PSMC: Provable and Scalable Algorithms for Motif Conductance Based Graph Clustering
Longlong Lin, Tao Jia, Zeli Wang, Jin Zhao, Rong-Hua Li
TL;DR
The paper tackles motif-based higher-order graph clustering by addressing the limitations of the canonical two-stage reweighting framework, which either lacks provable guarantees for motifs larger than triangles or is prohibitively expensive due to motif enumeration. It introduces PSMC, a Provable and Scalable Motif Conductance algorithm that defines a locally computable Motif Resident score and uses an iterative peeling process to produce clusters with a fixed, motif-independent approximation bound: φ_M(Ŝ) ≤ 1/2 + 1/2 φ_M^*. The method further accelerates computation with dynamic updates and tight lower/upper bounds on motif counts via Turán-type results and colorful h-star/wedge concepts, achieving near-linear time behavior in practice. Empirical results on real and synthetic graphs show substantial speedups (3.2×–32×) and notable quality improvements (at least 12×) over strong baselines, with reduced memory footprints, demonstrating PSMC’s practicality for massive networks.
Abstract
Higher-order graph clustering aims to partition the graph using frequently occurring subgraphs. Motif conductance is one of the most promising higher-order graph clustering models due to its strong interpretability. However, existing motif conductance based graph clustering algorithms are mainly limited by a seminal two-stage reweighting computing framework, needing to enumerate all motif instances to obtain an edge-weighted graph for partitioning. However, such a framework has two-fold vital defects: (1) It can only provide a quadratic bound for the motif with three vertices, and whether there is provable clustering quality for other motifs is still an open question. (2) The enumeration procedure of motif instances incurs prohibitively high costs against large motifs or large dense graphs due to combinatorial explosions.

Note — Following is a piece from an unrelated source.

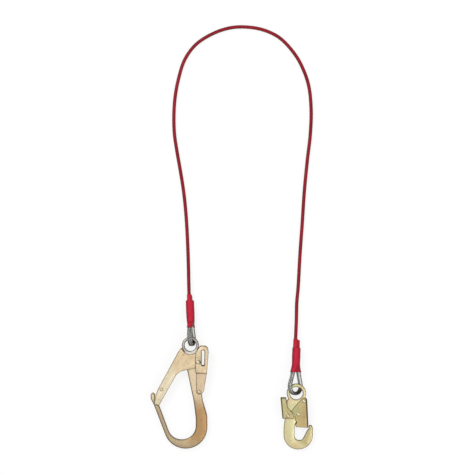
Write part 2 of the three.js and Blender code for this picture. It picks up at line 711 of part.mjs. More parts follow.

Besides, expensive spectral clustering or local graph diffusion on the edge-weighted graph also makes existing methods unable to handle massive graphs with millions of nodes. To overcome these dilemmas, we propose a Provable and Scalable Motif Conductance algorithm PSMC, which has a fixed and motif-independent approximation ratio for any motif. Specifically, PSMC first defines a new vertex metric Motif Resident based on the given motif, which can be computed locally. Then, it iteratively deletes the vertex with the smallest motif resident value very efficiently using novel dynamic update technologies. Finally, it outputs the locally optimal result during the above iterative process. To further boost efficiency, we propose several effective bounds to estimate the motif resident value of each vertex, which can greatly reduce computational costs. Empirical results show that our proposed algorithms achieve 3.2-32 times speedup and improve the quality by at least 12 times than the baselines.